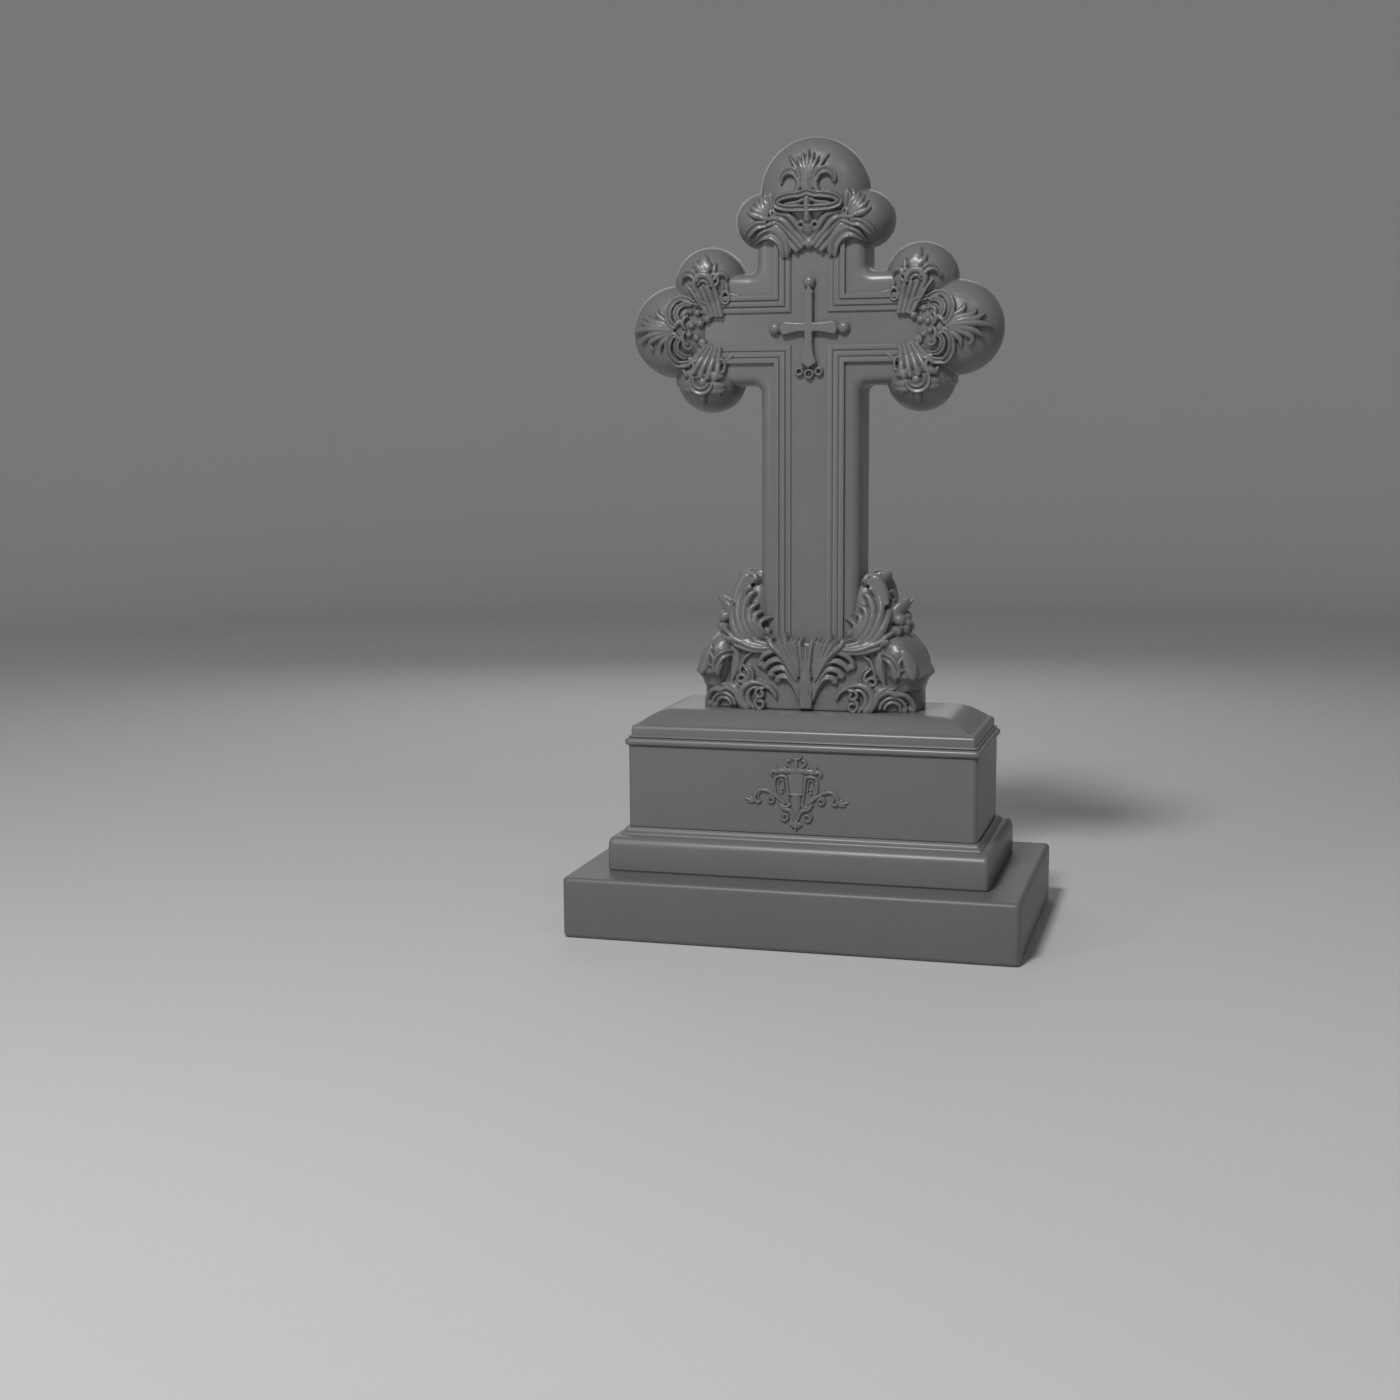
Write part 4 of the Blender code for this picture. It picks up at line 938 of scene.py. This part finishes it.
small_cross = fused("small_cross", badge, cell=0.0012, smoothing=1, most=60000, finish=smooth_finish)
belongs(small_cross, "cross")

# %% [markdown]
# ## The foliage foot
#
# The shaft grows out of a mass of acanthus. In the middle a fluted stalk rises and throws out half-leaves
# and drooping fans. Beside the shaft big leaves curl up like a C, and under them hangs a bell-shaped leaf.
# Leaves could be modelled one by one as thin sheets, but carved stone has no gaps behind its leaves. So a
# plain mass comes first and the leaves are strands on it. The mass is squared-round in plan, so that the
# carving wraps round its sides.

# %% Foot mass
FOOT_HEIGHT = 0.37
FOOT_OUTLINE = eased(((0.0, 0.297), (0.26, 0.296), (0.36, 0.288), (0.46, 0.272), (0.56, 0.246), (0.66, 0.22),
                      (0.78, 0.196), (0.9, 0.17), (1.0, 0.14)), 4)
FOOT_SIDES = 96
LEAF_SHOULDER, LEAF_ROUND = 0.78, 0.2


def foot_half_depth(up):
    blend = min(max((up - 0.42) / 0.3, 0.0), 1.0)
    low, high = 0.106, 0.078
    return low + (high - low) * blend * blend * (3 - 2 * blend)


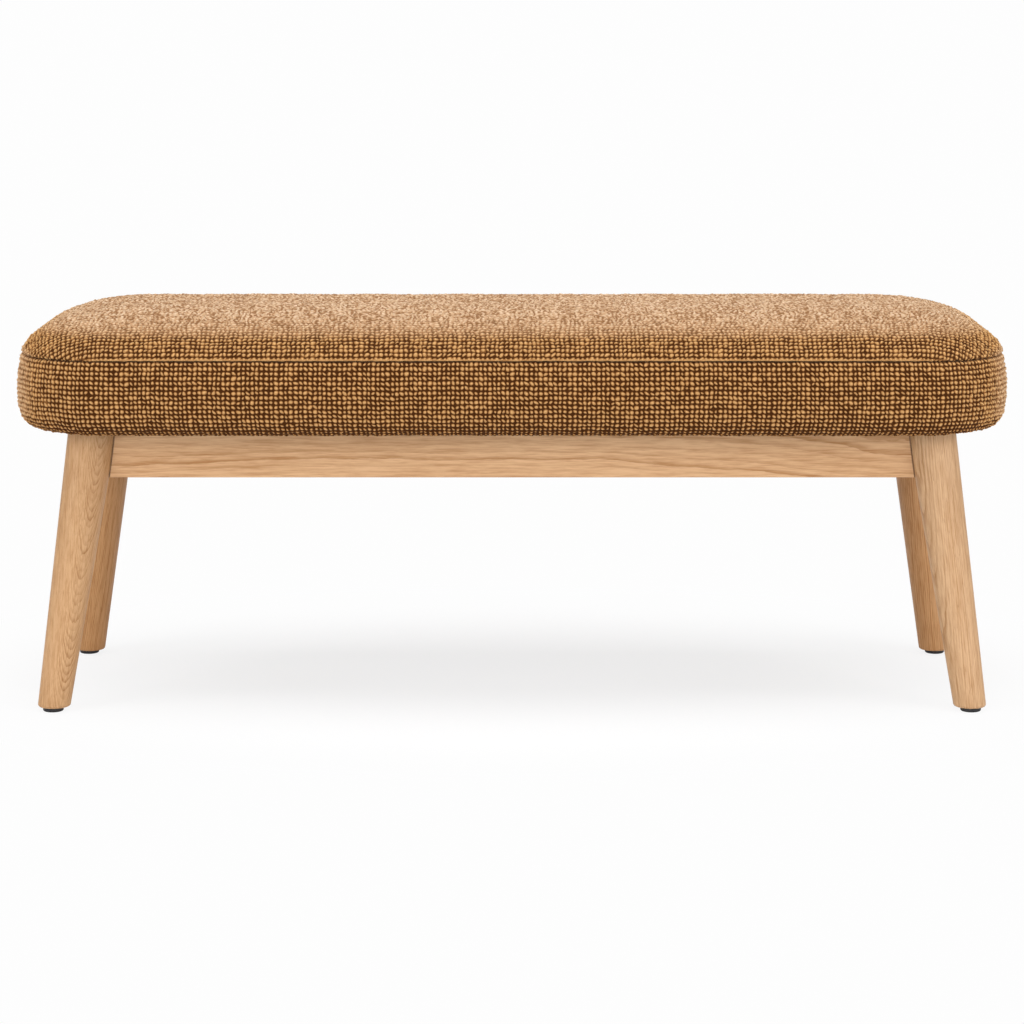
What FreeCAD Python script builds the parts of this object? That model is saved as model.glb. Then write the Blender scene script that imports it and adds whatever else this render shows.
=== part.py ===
import FreeCAD
import Part
import math
import os

from FreeCAD import Vector

# An upholstered bench: a soft cushion with a boxed border on an oak frame with four splayed, tapered legs.
# Millimetres, +Z up, +X along the seat to the viewer's right, +Y to the back.
# The origin is on the floor, under the middle of the seat.

# Cushion, measured over its cover
SEAT_LENGTH = 1200.0
SEAT_DEPTH = 400.0
SEAT_HEIGHT = 480.0
CUSHION_THICKNESS = 145.0
SEAT_CORNER_RADIUS = 115.0
CORNER_SOFTENING = 0.25  # how much slower than a true offset the corners tighten inwards
CROWN_RISE = 51.5  # crown above the seam
CROWN_WIDTH = 130.0  # from the seam in to where the top is level
CROWN_POWER = 1.85  # 2 is an ellipse, less is a leaner shoulder
SEAM_INSET = 6.0
WIDEST_RISE = 50.5  # widest line of the border above the underside
UNDERSIDE_INSET = 34.5  # where the border's lower roll meets the flat underside
ROLL_POWER = 2.6  # 2 is an ellipse, more is a fuller roll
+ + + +
_Written problem:_ Write out all the lines again, exactly as they are.

_Final result:_
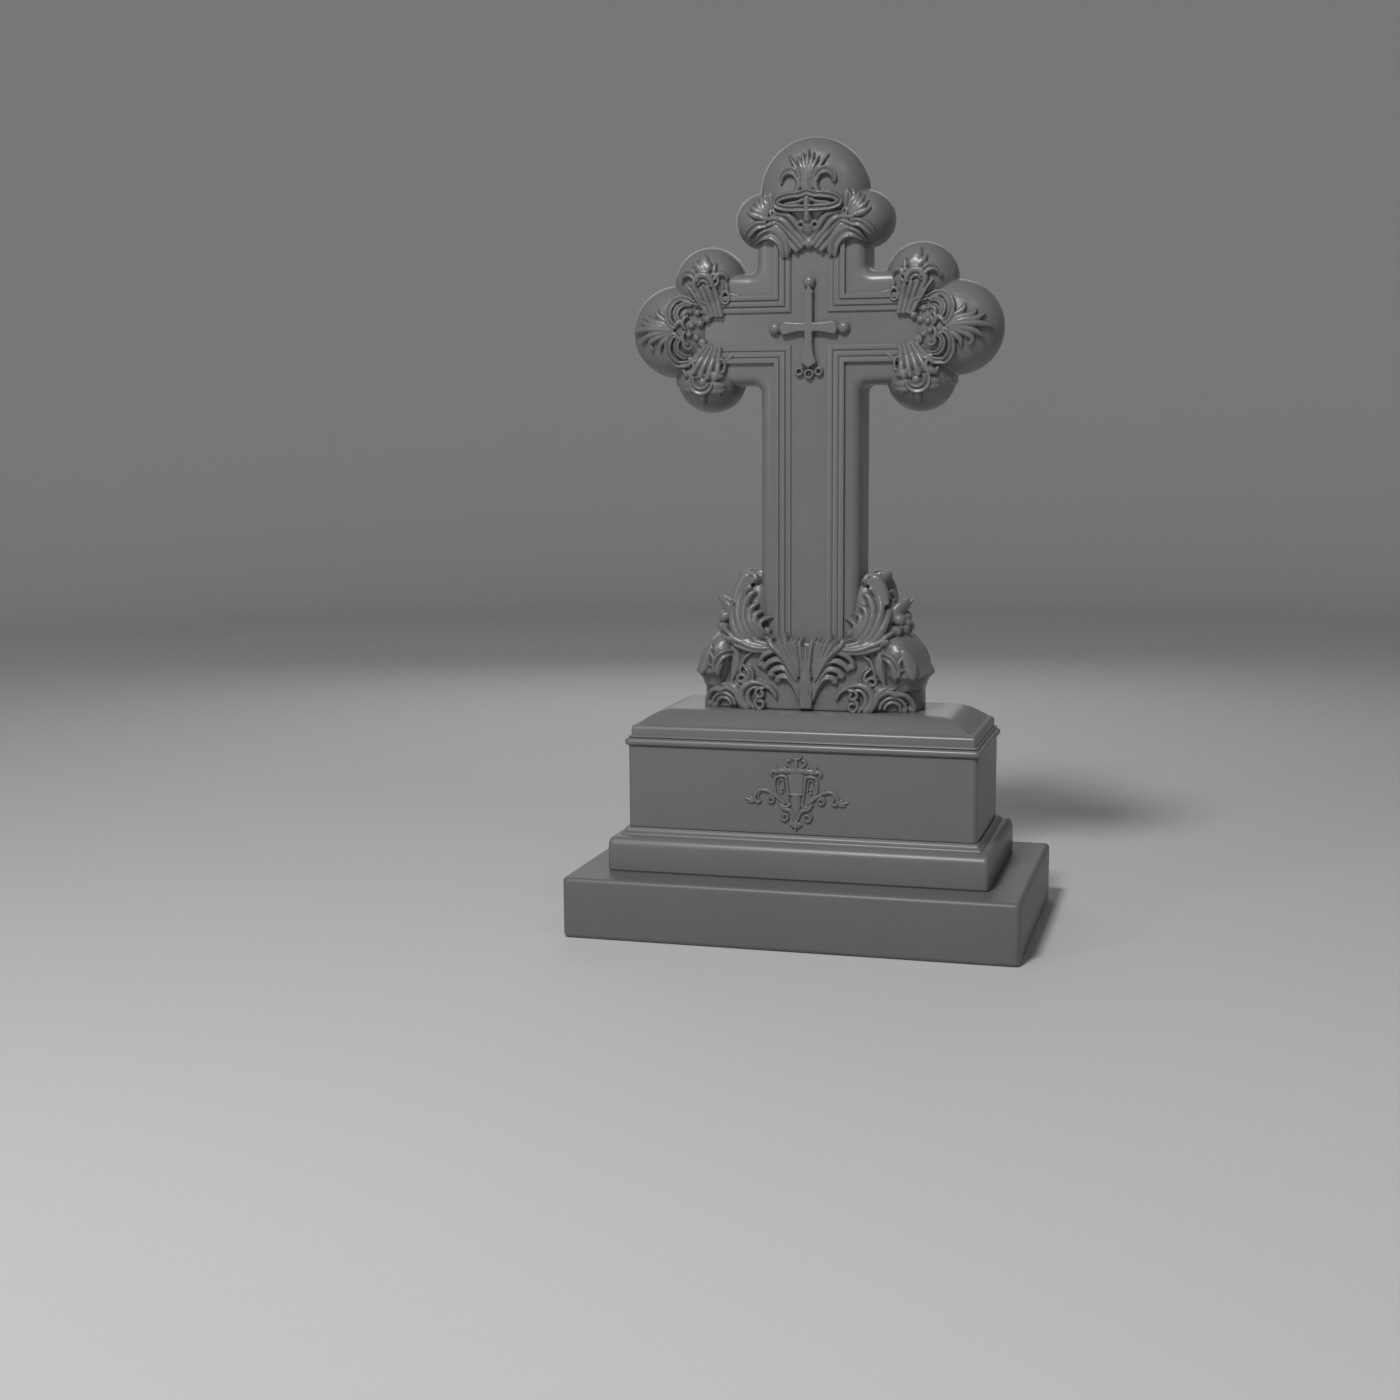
Write part 4 of the Blender code for this picture. It picks up at line 938 of scene.py. This part finishes it.
small_cross = fused("small_cross", badge, cell=0.0012, smoothing=1, most=60000, finish=smooth_finish)
belongs(small_cross, "cross")

# %% [markdown]
# ## The foliage foot
#
# The shaft grows out of a mass of acanthus. In the middle a fluted stalk rises and throws out half-leaves
# and drooping fans. Beside the shaft big leaves curl up like a C, and under them hangs a bell-shaped leaf.
# Leaves could be modelled one by one as thin sheets, but carved stone has no gaps behind its leaves. So a
# plain mass comes first and the leaves are strands on it. The mass is squared-round in plan, so that the
# carving wraps round its sides.

# %% Foot mass
FOOT_HEIGHT = 0.37
FOOT_OUTLINE = eased(((0.0, 0.297), (0.26, 0.296), (0.36, 0.288), (0.46, 0.272), (0.56, 0.246), (0.66, 0.22),
                      (0.78, 0.196), (0.9, 0.17), (1.0, 0.14)), 4)
FOOT_SIDES = 96
LEAF_SHOULDER, LEAF_ROUND = 0.78, 0.2


def foot_half_depth(up):
    blend = min(max((up - 0.42) / 0.3, 0.0), 1.0)
    low, high = 0.106, 0.078
    return low + (high - low) * blend * blend * (3 - 2 * blend)


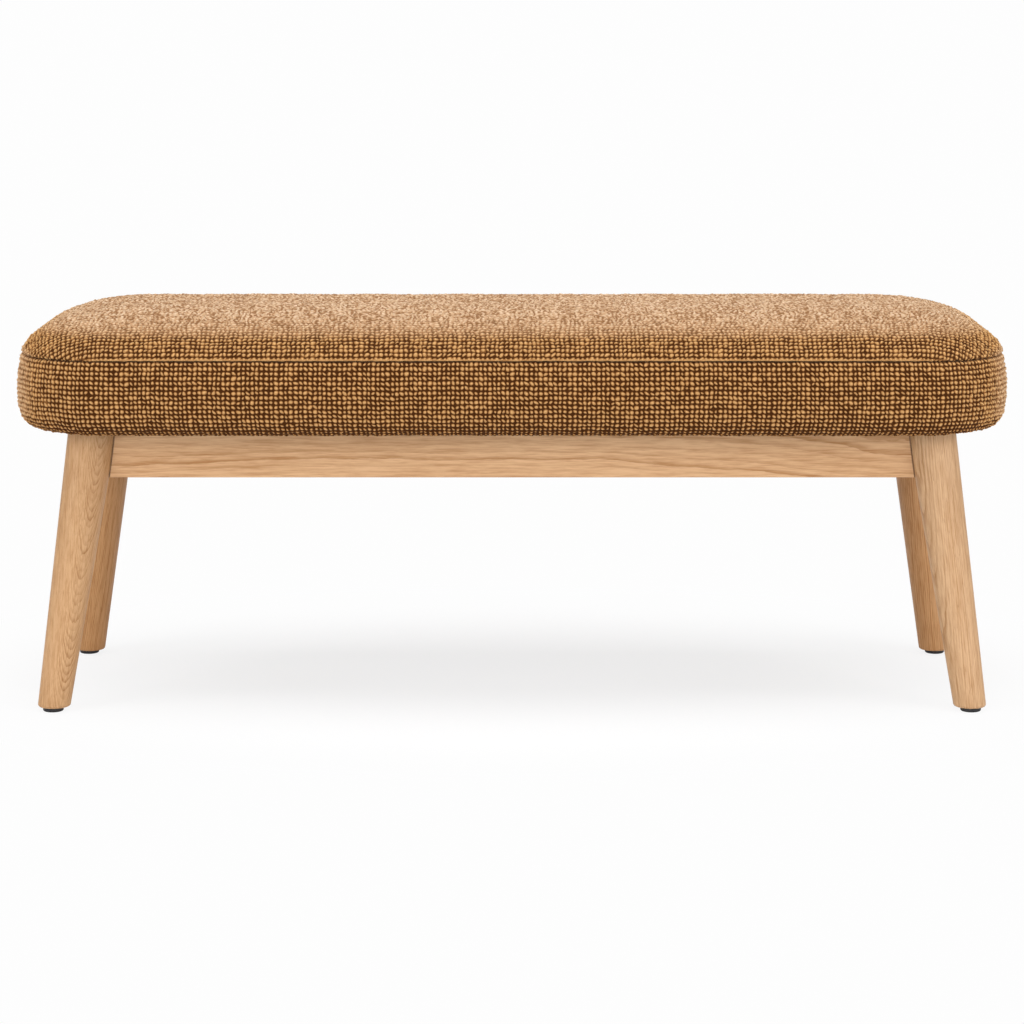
What FreeCAD Python script builds the parts of this object? That model is saved as model.glb. Then write the Blender scene script that imports it and adds whatever else this render shows.
=== part.py ===
import FreeCAD
import Part
import math
import os

from FreeCAD import Vector

# An upholstered bench: a soft cushion with a boxed border on an oak frame with four splayed, tapered legs.
# Millimetres, +Z up, +X along the seat to the viewer's right, +Y to the back.
# The origin is on the floor, under the middle of the seat.

# Cushion, measured over its cover
SEAT_LENGTH = 1200.0
SEAT_DEPTH = 400.0
SEAT_HEIGHT = 480.0
CUSHION_THICKNESS = 145.0
SEAT_CORNER_RADIUS = 115.0
CORNER_SOFTENING = 0.25  # how much slower than a true offset the corners tighten inwards
CROWN_RISE = 51.5  # crown above the seam
CROWN_WIDTH = 130.0  # from the seam in to where the top is level
CROWN_POWER = 1.85  # 2 is an ellipse, less is a leaner shoulder
SEAM_INSET = 6.0
WIDEST_RISE = 50.5  # widest line of the border above the underside
UNDERSIDE_INSET = 34.5  # where the border's lower roll meets the flat underside
ROLL_POWER = 2.6  # 2 is an ellipse, more is a fuller roll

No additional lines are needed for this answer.